Nowadays, help is really all that matters. Several times in recent years we’ve seen drivers get rides based off the amount of sponsorship money they bring to the sport. David Ragan and Brian Scott were two of the final candidates for the No. 9 Richard Petty Motorsports ride over the off-season. It came down to who could find more sponsorship, which Scott, who’s father helps fund his racing operation as well, brought the dollars and was hired for the ride.

Scott’s not alone either. Public relations has become one of the most important things in racing, maybe even more important than on-track performance. Recently, I wrote a post about Danica Patrick. Patrick excels in Public Relations. Even though her on-track performance is nothing to be thrilled about most sponsors are not concerned with that. As long as you please the sponsorship off the track, you’re in good shape.

Even Dale Earnhardt Jr is great at PR. While it’s clear Earnhardt is more than capable of being a successful race car, he also makes his sponsors happy by appearing in countless commercials and doing all kinds of different appearances for his sponsorship. It’s now become ‘part of the job.’

I’m not blaming the drivers, I’m blaming the sport in general. When was the last time we saw a really big personality come into this sport. The closest thing we have to a big personality is either Brad Keselowski and/or Kyle Busch. Both drivers have ruffled NASCAR’s feathers and have ruffled fans feathers along the way. Gone are the days of the “Intimidator” and his friends “rubber head” (Rusty Wallace) and “Rooster” (Ricky Rudd) saying how they felt and making for great, entertaining television. That’s a shame.

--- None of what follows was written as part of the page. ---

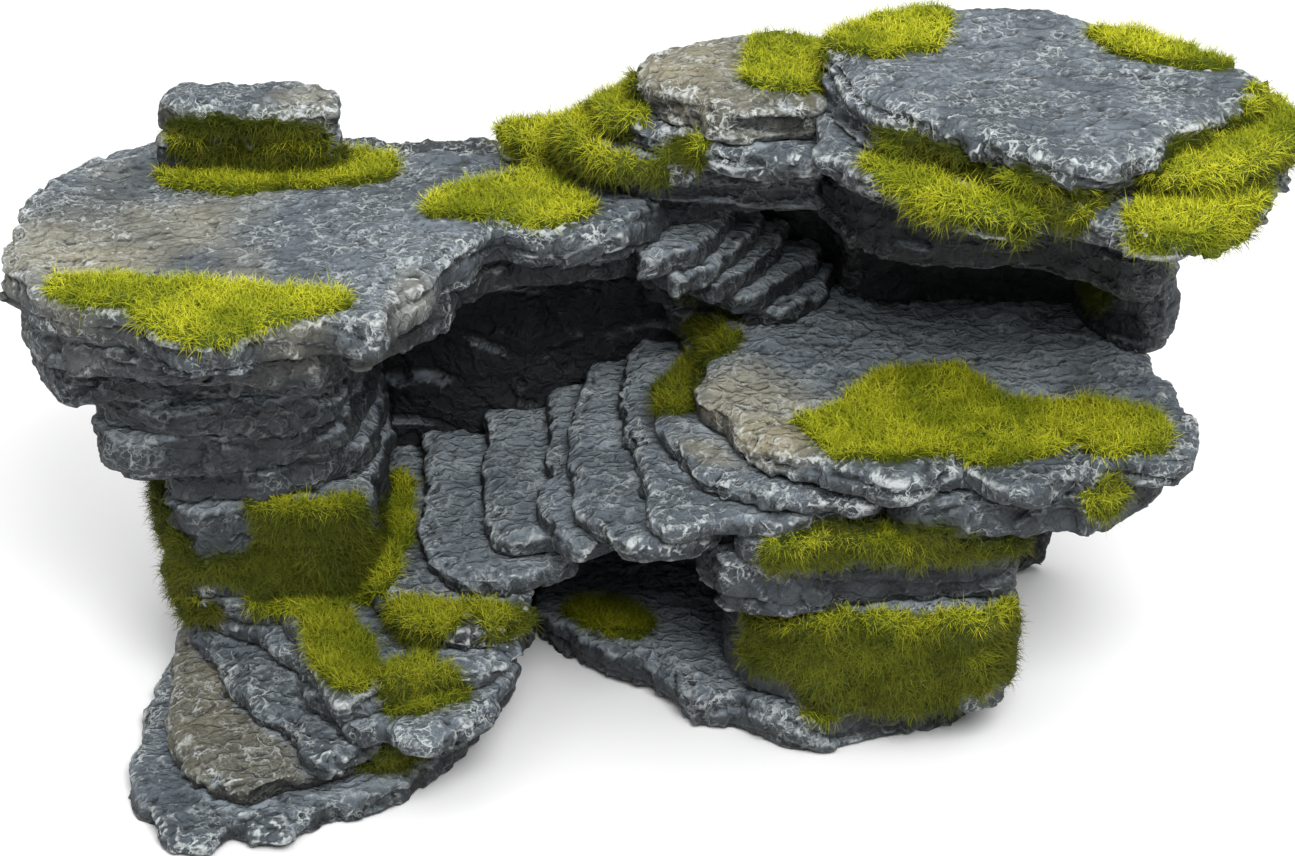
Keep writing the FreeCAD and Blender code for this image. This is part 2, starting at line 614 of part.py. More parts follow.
def check_document():
    """Stop if any feature failed or any sub-part isn't one sound solid."""
    for item in doc.Objects:
        if {"Invalid", "Error"} & set(item.State):
            raise RuntimeError(f"{item.Label} failed: {item.State}")
    for body in doc.findObjects("PartDesign::Body"):
        if body.Shape.isNull() or not body.Shape.isValid() or len(body.Shape.Solids) != 1:
            raise RuntimeError(f"{body.Label} is not one valid solid")


def export_parts():
    """Write each sub-part to its own file."""
    os.makedirs(PARTS_FOLDER, exist_ok=True)
    for body in doc.findObjects("PartDesign::Body"):
        body.Shape.exportStep(os.path.join(PARTS_FOLDER, f"{body.Label}.step"))


make_sheet()
left_foot()
left_pillar()
corbels()
platform()
caves()
ramp()
deck()
upper_stair()
right_tower()
recess()
top_steps()
crown()
loose_rocks()
moss()
doc.recompute()
check_document()
export_parts()
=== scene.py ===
"""Looks of the resin cave ornament: carved slate slabs with dry-brushed paint, and flocked moss.

Every slab is made from its CAD node: the node's mesh is remeshed finely, rounded, warped, chipped
and split into strata, and the new piece replaces the node. The moss is a low cushion grown on the
slabs wherever a CAD moss node lies on them, with thousands of bent fibres rooted in it.
Shapes are worked out in millimetres and written to the meshes in metres.
"""
import math
from collections import namedtuple

import bpy
import numpy as np
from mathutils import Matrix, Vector
from mathutils.bvhtree import BVHTree


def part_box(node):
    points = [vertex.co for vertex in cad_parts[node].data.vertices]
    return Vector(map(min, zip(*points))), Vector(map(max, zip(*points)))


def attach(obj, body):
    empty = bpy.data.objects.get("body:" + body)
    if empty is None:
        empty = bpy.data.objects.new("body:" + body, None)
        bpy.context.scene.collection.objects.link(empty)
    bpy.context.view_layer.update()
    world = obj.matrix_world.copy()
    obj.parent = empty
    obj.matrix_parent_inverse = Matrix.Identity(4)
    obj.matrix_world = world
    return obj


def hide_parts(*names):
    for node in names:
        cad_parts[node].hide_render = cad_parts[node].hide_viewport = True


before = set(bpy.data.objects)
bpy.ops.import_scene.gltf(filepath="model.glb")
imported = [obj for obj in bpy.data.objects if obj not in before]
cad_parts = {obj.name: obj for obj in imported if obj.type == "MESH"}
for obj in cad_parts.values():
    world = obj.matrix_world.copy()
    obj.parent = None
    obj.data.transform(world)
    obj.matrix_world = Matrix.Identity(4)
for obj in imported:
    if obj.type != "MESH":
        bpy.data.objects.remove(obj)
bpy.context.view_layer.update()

MM = 0.001

# Lengths are in millimetres. A voxel is the size of a face on the carved slabs, and each slab's
# shape starts from a seed of its own.
FIRST_SEED = 1000
SEED_STEP = 97
VOXEL = 0.85
EDGE_RAGGEDNESS = 0.9
SLAB_SWELL = 0.9
RIM_WIDTH = 3.3
# One point in so many is tested for open sky, along six ways that lean out from straight up.
SHELTER_STEP = 9
SKY_WAYS = [(math.sin(a) * 0.6, math.cos(a) * 0.6, 0.8) for a in np.arange(6) * math.pi / 3]
SKY_REACH = 200
SKY_START = 2.5
SKY_BLUR = 1.5
# How widely each point's surroundings are averaged, for the fine ridges and the broad knobs.
RIDGE_WIDTH = 0.6
KNOB_WIDTH = 1.6
STRONGEST_PER_CENT = 97
# Slate splits into flakes that run a little askew to the front.
GRAIN = np.array([[0.55, -0.25, 0.0], [0.3, 1.2, 0.0], [0.0, 0.0, 1.0]])
TINY = 1e-9

# Noise is taken far from zero, where no cell has a negative number.
NOISE_START = 1000.0
FAR = 9.0
AXIS_PRIMES = [np.uint32(prime) for prime in (73856093, 19349663, 83492791)]
TIMES = np.uint32(0x9E3779B1)
MIX_A = np.uint32(0x85EBCA6B)
MIX_B = np.uint32(0xC2B2AE35)
LARGEST = 4294967295.0


# ---------------------------------------------------------------- noise

def lattice(ix, iy, iz, seed):
    """A repeatable random number from 0 to 1 for each lattice point."""
    mixed = ix.astype(np.uint32) * AXIS_PRIMES[0]
    mixed ^= iy.astype(np.uint32) * AXIS_PRIMES[1]
    mixed ^= iz.astype(np.uint32) * AXIS_PRIMES[2]
    mixed = (mixed + np.uint32(seed)) * TIMES
    mixed = (mixed ^ (mixed >> np.uint32(15))) * MIX_A
    mixed = (mixed ^ (mixed >> np.uint32(13))) * MIX_B
    return (mixed ^ (mixed >> np.uint32(16))) / LARGEST


def noise(points, size, seed):
    """Smooth noise from -1 to 1 whose features are about size across."""
    shifted = points / size + NOISE_START
    cell = np.floor(shifted)
    part = shifted - cell
    ease = part * part * part * (part * (part * 6 - 15) + 10)
    cell = cell.astype(np.int64)
    total = np.zeros(len(points))
    for corner in range(8):
        dx, dy, dz = corner & 1, corner >> 1 & 1, corner >> 2 & 1
        weight = ease[:, 0] if dx else 1 - ease[:, 0]
        weight = weight * (ease[:, 1] if dy else 1 - ease[:, 1])
        weight = weight * (ease[:, 2] if dz else 1 - ease[:, 2])
        total += weight * lattice(cell[:, 0] + dx, cell[:, 1] + dy, cell[:, 2] + dz, seed)
    return total * 2 - 1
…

Nowadays sponsors are the lifeblood of the sport and have too much say in what the driver does and doesn’t do. Also, it’s almost impossible for the average driver to compete with drivers who have big money behind them. The dream of the average kid racing in NASCAR has become a fairy tale. NASCAR can’t understand why they don’t hit the younger demographics. It’s simple. Make the dream of becoming a NASCAR driver a reality again for the average person and make the drivers relate-able. Those two things would help the sport immensely.